Unfortunately, the whole nakedness thing seems to have put Atatürk in a difficult position: given Turkish cultural mores, he couldn't publicly display a giant metallic version of his genitals; but at the same time, this was a gift from a Head of State and one of the world's most powerful men, who you definitely didn't want to piss off. So it couldn't just be melted down or mothballed somewhere, either.
Putting it here in Kayseri was apparently the compromise: it was still on display, but not somewhere really prominent like Sultanahmet (central Istanbul – the bit where you find The Blue Mosque and Aya Sophia), or on one of Ankara's huge-and-entirely-soulless showcase boulevards.

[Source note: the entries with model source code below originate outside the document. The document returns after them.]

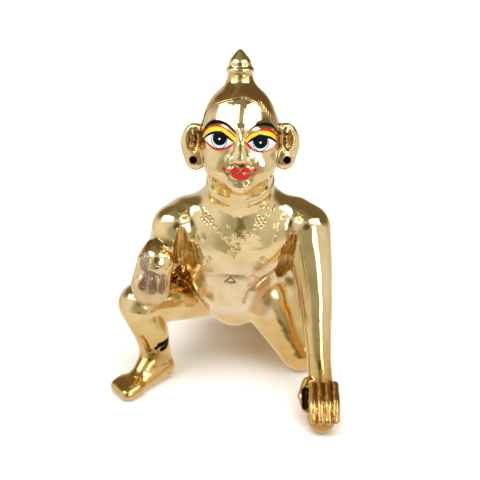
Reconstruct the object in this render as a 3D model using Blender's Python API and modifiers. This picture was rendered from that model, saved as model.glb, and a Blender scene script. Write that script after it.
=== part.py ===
"""Crawling child deity in polished brass, cast and filed as one solid piece.

The figure faces -Y. Its left hand, left knee, left foot and right sole stand on the ground at z = 0.
Pose and carving are drawn in units of about a hundredth of the height, x to the viewer's right, y away from
the viewer and z up, and the finished cast is brought to HEIGHT.
"""

import math

import bmesh
import bpy
import numpy as np
from mathutils import Matrix, Vector

HEIGHT = 0.100  # metres, from the ground to the tip of the topknot

ROUGH_STEP = 0.60  # width of one face of the first skin
FINE_STEP = 0.42  # and of the skin that the carving is taken out of
TRIANGLES = 9400
SETTLE_STEPS = 5
NEAR = 2.0  # how far from a form its skin is still looked for

BRASS = (0.80, 0.58, 0.27, 1.0)
BRASS_ROUGHNESS = 0.16

# Joints of the pose
NECK_BASE = (0.6, -6.0, 52.0)
NECK_TOP = (0.6, -8.6, 61.0)
HEAD_CENTRE = (0.6, -9.0, 73.2)
HEAD_LEAN = 20.0  # degrees that the head is thrown back
RIGHT_SHOULDER = (-17.2, -8.0, 45.2)
RIGHT_ELBOW = (-21.5, -4.0, 32.0)
RIGHT_FIST = (-24.4, -16.6, 31.6)
SWEET = (-22.8, -14.6, 38.6)
LEFT_SHOULDER = (19.2, -8.0, 45.0)
LEFT_ELBOW = (21.8, -17.0, 28.5)
LEFT_WRIST = (22.9, -26.0, 11.2)
LEFT_KNUCKLES = (23.5, -35.3, 8.6)
RIGHT_HIP = (-8.0, 4.0, 16.0)
RIGHT_KNEE = (-27.9, -13.0, 23.3)
RIGHT_CALF = (-25.0, -13.2, 14.0)
RIGHT_ANKLE = (-23.8, -13.4, 7.6)
RIGHT_HEEL = (-22.2, -14.0, 3.0)
RIGHT_TOES = (-30.6, -22.4, 1.6)
LEFT_HIP = (8.6, -4.6, 21.8)
LEFT_KNEE = (18.0, -9.0, 5.4)
LEFT_ANKLE = (13.5, 22.0, 3.6)
LEFT_TOES = (11.2, 33.0, 1.8)

# Girths, as radii
SHOULDER = 7.0
ELBOW = 4.9
LEFT_FOREARM = 3.9
WRIST = 3.4
LEFT_THIGH = 8.8
LEFT_KNEE_GIRTH = 6.0
RIGHT_THIGH = 6.6
RIGHT_KNEE_GIRTH = 6.1
CALF = 5.1
ANKLE = 4.2
FINGER = 1.15
HEAD = 0.957  # size of the head against the first drawing of it


class Form:
    """One rounded volume of the modelling: its place, its sizes and how softly it joins the rest."""

    def __init__(self, kind, centre, sizes, blend, turn=None, carve=False):
        self.kind = kind
        self.centre = Vector(centre)
        self.sizes = sizes
        self.blend = blend
        self.turn = turn or Matrix.Identity(3)
        self.carve = carve

    def reach(self):
        if self.kind == "limb":
            length, start, end = self.sizes
            return length + max(start, end)
        if self.kind == "chain":
            return max((link.centre - self.centre).length + link.reach() for link in self.sizes)
        if self.kind == "ring":
            return sum(self.sizes)
        return max(self.sizes)

    def distance(self, points):
        if self.kind == "chain":
            return np.min([link.distance(points) for link in self.sizes], axis=0)
        local = (points - np.array(self.centre)) @ np.array(self.turn)
        return DISTANCES[self.kind](local, self.sizes)


def ball_distance(p, radii):
    radii = np.array(radii)
    near = np.linalg.norm(p / radii, axis=1)
    steep = np.linalg.norm(p / radii**2, axis=1)
    return near * (near - 1.0) / np.maximum(steep, 1e-9)


def limb_distance(p, sizes):
    """A cone with round ends, from the origin up to z = length."""
    length, start, end = sizes
    slope = (start - end) / length
    side = math.sqrt(max(1.0 - slope * slope, 1e-6))
    out = np.hypot(p[:, 0], p[:, 1])
    along = out * -slope + p[:, 2] * side
    low = np.hypot(out, p[:, 2]) - start
    high = np.hypot(out, p[:, 2] - length) - end
    wall = out * side + p[:, 2] * slope - start
    return np.where(along < 0, low, np.where(along > side * length, high, wall))


def ring_distance(p, sizes):
    radius, thickness = sizes
    return np.hypot(np.hypot(p[:, 0], p[:, 1]) - radius, p[:, 2]) - thickness


DISTANCES = {"ball": ball_distance, "limb": limb_distance, "ring": ring_distance}


def turned(pitch=0.0, roll=0.0, yaw=0.0):
    """A turn in degrees: pitch nods forward, roll leans sideways and yaw swings round the upright."""
    spin = Matrix.Rotation(math.radians(yaw), 3, "Z")
    lean = Matrix.Rotation(math.radians(roll), 3, "Y")
    return spin @ lean @ Matrix.Rotation(math.radians(pitch), 3, "X")


def ball(centre, radii, blend, turn=None, carve=False):
    return Form("ball", centre, radii, blend, turn, carve)


def limb(start, end, start_radius, end_radius, blend, carve=False):
    along = Vector(end) - Vector(start)
    turn = along.to_track_quat("Z", "Y").to_matrix()
    return Form("limb", start, (along.length, start_radius, end_radius), blend, turn, carve)


def ring(centre, radius, thickness, blend, turn=None, carve=False):
    return Form("ring", centre, (radius, thickness), blend, turn, carve)


def curve_at(values, span, share):
    """A smooth curve through all the values, at this share of this span."""
    a, b, c, d = (values[min(max(span + i, 0), len(values) - 1)] for i in (-1, 0, 1, 2))
    t = share
    return 0.5 * (2 * b + (c - a) * t + (2 * a - 5 * b + 4 * c - d) * t * t + (3 * b - a - 3 * c + d) * t**3)


def chain(stations, blend, steps=6):
    """One limb through several stations, each a place and a radius, on one smooth curve."""
    places = [Vector(place) for place, _ in stations]
    radii = [radius for _, radius in stations]
    spots = [(span, step / steps) for span in range(len(stations) - 1) for step in range(steps)]
    spots.append((len(stations) - 2, 1.0))
    curve = [(curve_at(places, *spot), curve_at(radii, *spot)) for spot in spots]
    links = [limb(p, q, r, t, 0) for (p, r), (q, t) in zip(curve[:-1], curve[1:])]
    return Form("chain", places[0], links, blend)


def between(start, end, share):
    return Vector(start).lerp(Vector(end), share)


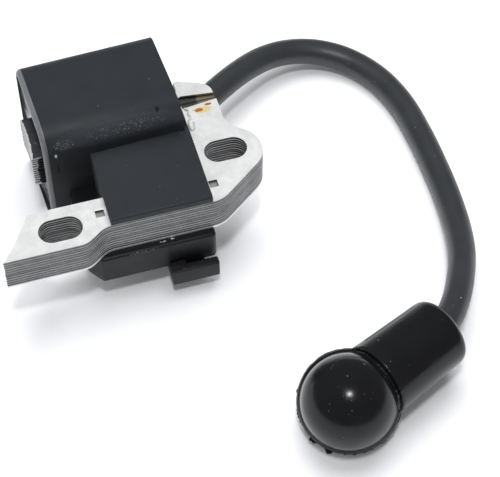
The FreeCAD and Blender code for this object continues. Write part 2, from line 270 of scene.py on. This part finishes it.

And this is why we were looking at, and indeed living next door to, this incredible little historical relic now, in 2015.
Armağan got an assurance from the rectorate of the university that they weren't planning to demolish the statue, and that when they renovated this part of the factory complex, they would move it to a local museum or somesuch. Unfortunately, after working at their university for a year, it was pretty clear that the word of these people meant less than nothing. So the fate of the Naked Communist Atatürk is really anyone's guess at this point. In another year or two, he may very well not exist.
Whatever happens to him, though, a couple of weeks after our little factory tour it was time for me to farewell Naked Atatürk, the campus where he currently resides, and the rest of Turkey.
To be honest, the farewell wasn't an overly sad one: I have some great memories of different spots around the country (especially Cappadocia), but in terms of living and working in it, two years was more than enough.
Huge thank yous, though, to the excellent people with whom I worked and played in Ankara and Kayseri. I have loads of great weekend trips, evenings out, evenings in (especially on Marie-Louise's mountain) and smoke breaks at work to look back on with fondness. Thanks to you guys, it's been grand :-)
Bye!
Last I saw of him he was still in the same spot. The museum has been opened and visited by Mr Gul (several times) but the Naked Attarurk was still perched in the same spot sadly.